__EXERCISE__.
What lies from the line containing "clip.parent = root" through the line containing "return Vector((x - 0.095, y"? Print exactly those lines, with both ends, and no others.

__RECORDS TO PROCESS__.
+ + + +
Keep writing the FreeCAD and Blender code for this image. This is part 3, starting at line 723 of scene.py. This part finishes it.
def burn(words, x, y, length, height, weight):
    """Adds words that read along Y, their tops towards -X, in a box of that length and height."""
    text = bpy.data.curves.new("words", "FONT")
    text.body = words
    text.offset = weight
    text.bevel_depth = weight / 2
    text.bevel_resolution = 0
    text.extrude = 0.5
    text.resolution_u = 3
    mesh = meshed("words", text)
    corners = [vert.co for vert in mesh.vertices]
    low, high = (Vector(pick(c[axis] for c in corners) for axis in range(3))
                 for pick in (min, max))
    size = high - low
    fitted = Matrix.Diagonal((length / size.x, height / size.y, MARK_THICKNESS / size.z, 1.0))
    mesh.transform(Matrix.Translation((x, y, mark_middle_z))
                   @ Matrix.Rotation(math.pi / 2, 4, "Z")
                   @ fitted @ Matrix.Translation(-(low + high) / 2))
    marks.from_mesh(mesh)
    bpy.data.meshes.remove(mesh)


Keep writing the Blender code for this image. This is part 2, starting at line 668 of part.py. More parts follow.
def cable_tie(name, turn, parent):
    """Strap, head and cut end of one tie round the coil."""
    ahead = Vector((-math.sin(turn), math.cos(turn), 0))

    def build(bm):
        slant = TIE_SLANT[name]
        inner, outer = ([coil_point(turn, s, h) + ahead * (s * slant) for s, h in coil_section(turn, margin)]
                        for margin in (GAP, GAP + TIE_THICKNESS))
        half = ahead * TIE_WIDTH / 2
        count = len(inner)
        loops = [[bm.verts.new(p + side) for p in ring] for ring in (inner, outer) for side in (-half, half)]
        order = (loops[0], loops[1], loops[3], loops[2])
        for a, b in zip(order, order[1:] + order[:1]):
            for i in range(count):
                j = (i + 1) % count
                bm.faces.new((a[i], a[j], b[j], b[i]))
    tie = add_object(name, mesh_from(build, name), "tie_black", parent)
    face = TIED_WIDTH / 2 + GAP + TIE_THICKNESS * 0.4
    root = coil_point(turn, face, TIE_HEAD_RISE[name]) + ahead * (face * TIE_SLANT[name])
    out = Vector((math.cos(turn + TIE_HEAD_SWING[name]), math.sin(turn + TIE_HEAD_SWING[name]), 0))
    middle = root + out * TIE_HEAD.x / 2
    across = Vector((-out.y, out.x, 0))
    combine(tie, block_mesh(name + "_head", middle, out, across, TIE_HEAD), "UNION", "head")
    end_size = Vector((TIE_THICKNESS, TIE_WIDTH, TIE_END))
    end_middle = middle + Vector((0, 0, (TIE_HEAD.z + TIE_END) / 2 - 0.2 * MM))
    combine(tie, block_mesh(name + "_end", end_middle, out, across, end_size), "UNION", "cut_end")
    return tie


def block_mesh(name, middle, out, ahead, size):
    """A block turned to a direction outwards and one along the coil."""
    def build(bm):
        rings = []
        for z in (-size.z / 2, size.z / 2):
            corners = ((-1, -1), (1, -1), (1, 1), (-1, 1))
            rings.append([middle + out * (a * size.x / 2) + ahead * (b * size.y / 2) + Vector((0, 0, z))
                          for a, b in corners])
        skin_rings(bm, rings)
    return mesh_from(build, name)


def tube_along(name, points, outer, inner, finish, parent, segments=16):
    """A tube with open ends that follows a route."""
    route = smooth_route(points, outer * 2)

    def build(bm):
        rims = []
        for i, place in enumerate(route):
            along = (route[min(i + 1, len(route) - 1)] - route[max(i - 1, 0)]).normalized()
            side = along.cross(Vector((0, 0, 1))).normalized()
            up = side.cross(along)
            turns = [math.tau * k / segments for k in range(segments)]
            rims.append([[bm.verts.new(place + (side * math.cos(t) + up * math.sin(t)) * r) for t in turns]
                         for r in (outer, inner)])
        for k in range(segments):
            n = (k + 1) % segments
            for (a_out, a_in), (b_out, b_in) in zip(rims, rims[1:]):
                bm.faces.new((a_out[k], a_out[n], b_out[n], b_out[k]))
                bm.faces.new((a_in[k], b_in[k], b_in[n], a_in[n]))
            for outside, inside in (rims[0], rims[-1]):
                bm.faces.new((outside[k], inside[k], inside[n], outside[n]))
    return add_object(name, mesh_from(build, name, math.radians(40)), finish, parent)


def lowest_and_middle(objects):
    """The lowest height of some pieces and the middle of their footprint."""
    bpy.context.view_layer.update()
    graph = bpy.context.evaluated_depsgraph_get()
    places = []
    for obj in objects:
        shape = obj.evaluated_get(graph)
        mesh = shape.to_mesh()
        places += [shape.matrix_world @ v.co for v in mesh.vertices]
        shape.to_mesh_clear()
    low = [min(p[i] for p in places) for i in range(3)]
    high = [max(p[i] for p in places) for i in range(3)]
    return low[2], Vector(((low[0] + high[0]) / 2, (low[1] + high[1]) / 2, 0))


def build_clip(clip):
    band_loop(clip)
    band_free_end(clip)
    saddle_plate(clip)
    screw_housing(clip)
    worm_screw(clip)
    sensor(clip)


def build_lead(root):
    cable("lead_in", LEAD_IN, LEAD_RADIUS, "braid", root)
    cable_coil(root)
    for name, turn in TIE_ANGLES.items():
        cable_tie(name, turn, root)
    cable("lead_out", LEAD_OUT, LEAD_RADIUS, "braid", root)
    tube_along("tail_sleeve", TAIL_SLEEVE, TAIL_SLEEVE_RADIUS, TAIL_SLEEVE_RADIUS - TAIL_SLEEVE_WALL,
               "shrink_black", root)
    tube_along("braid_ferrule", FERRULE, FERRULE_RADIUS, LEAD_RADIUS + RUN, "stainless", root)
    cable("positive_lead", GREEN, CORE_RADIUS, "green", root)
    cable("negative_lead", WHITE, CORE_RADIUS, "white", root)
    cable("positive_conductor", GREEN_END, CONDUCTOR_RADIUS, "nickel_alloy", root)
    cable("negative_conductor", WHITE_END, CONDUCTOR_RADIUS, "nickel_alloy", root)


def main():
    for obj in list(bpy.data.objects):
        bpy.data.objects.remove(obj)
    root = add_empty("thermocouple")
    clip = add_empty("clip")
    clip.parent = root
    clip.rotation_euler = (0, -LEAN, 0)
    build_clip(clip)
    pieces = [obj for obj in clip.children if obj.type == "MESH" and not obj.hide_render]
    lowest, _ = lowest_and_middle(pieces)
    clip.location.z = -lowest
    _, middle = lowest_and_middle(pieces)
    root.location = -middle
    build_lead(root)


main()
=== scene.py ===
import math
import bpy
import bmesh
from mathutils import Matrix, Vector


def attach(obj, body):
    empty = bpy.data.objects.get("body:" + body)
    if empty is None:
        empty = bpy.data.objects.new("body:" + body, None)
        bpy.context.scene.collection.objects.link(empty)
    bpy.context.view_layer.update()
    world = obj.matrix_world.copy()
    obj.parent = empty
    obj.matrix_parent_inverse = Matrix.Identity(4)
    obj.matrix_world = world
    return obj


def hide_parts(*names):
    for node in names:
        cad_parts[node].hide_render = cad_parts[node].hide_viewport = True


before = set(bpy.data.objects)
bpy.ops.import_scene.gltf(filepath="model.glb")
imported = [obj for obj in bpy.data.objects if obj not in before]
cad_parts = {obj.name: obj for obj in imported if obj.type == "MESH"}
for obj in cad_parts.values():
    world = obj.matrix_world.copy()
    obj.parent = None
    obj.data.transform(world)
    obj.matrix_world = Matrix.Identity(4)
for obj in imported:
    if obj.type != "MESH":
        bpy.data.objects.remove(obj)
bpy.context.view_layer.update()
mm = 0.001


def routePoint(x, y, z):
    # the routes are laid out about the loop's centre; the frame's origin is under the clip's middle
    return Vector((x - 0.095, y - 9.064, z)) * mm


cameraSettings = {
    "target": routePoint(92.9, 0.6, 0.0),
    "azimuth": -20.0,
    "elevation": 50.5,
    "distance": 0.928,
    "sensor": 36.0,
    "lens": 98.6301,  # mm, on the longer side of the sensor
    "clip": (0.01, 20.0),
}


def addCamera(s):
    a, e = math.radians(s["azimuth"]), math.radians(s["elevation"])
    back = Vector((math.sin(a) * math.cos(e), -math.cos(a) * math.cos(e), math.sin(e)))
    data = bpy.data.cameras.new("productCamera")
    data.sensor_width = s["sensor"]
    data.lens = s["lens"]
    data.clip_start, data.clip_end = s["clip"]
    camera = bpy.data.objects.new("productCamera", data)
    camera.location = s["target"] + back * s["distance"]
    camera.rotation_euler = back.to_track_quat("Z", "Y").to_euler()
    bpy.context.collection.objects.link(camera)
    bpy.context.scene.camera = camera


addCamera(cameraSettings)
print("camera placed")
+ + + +
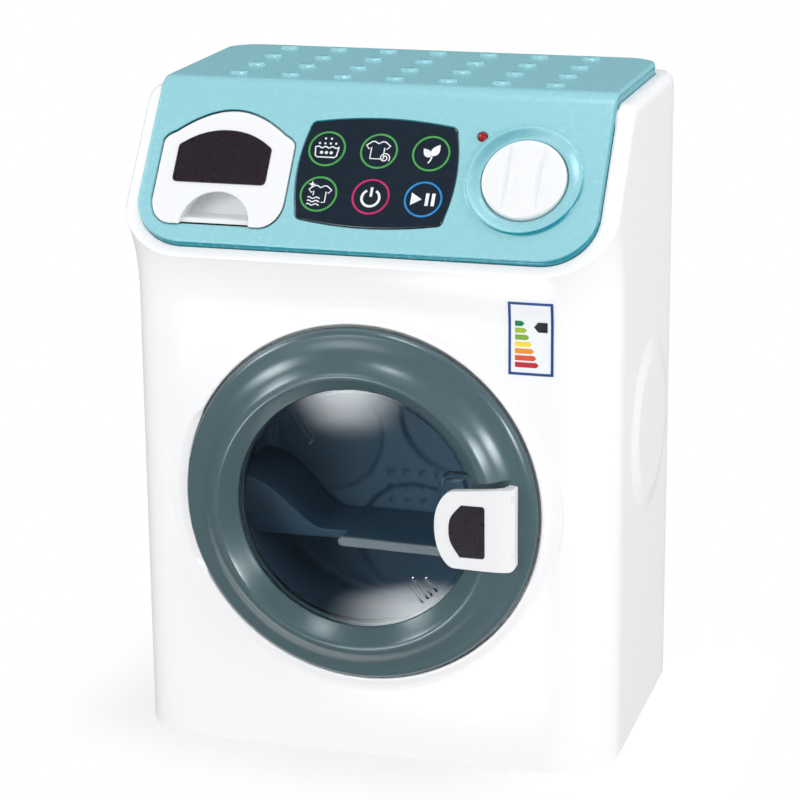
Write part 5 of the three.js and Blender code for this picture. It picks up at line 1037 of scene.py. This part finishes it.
+ + + +
__FINAL RESULT__.
    clip.parent = root
    clip.rotation_euler = (0, -LEAN, 0)
    build_clip(clip)
    pieces = [obj for obj in clip.children if obj.type == "MESH" and not obj.hide_render]
    lowest, _ = lowest_and_middle(pieces)
    clip.location.z = -lowest
    _, middle = lowest_and_middle(pieces)
    root.location = -middle
    build_lead(root)


main()
=== scene.py ===
import math
import bpy
import bmesh
from mathutils import Matrix, Vector


def attach(obj, body):
    empty = bpy.data.objects.get("body:" + body)
    if empty is None:
        empty = bpy.data.objects.new("body:" + body, None)
        bpy.context.scene.collection.objects.link(empty)
    bpy.context.view_layer.update()
    world = obj.matrix_world.copy()
    obj.parent = empty
    obj.matrix_parent_inverse = Matrix.Identity(4)
    obj.matrix_world = world
    return obj


def hide_parts(*names):
    for node in names:
        cad_parts[node].hide_render = cad_parts[node].hide_viewport = True


before = set(bpy.data.objects)
bpy.ops.import_scene.gltf(filepath="model.glb")
imported = [obj for obj in bpy.data.objects if obj not in before]
cad_parts = {obj.name: obj for obj in imported if obj.type == "MESH"}
for obj in cad_parts.values():
    world = obj.matrix_world.copy()
    obj.parent = None
    obj.data.transform(world)
    obj.matrix_world = Matrix.Identity(4)
for obj in imported:
    if obj.type != "MESH":
        bpy.data.objects.remove(obj)
bpy.context.view_layer.update()
mm = 0.001


def routePoint(x, y, z):
    # the routes are laid out about the loop's centre; the frame's origin is under the clip's middle
    return Vector((x - 0.095, y - 9.064, z)) * mm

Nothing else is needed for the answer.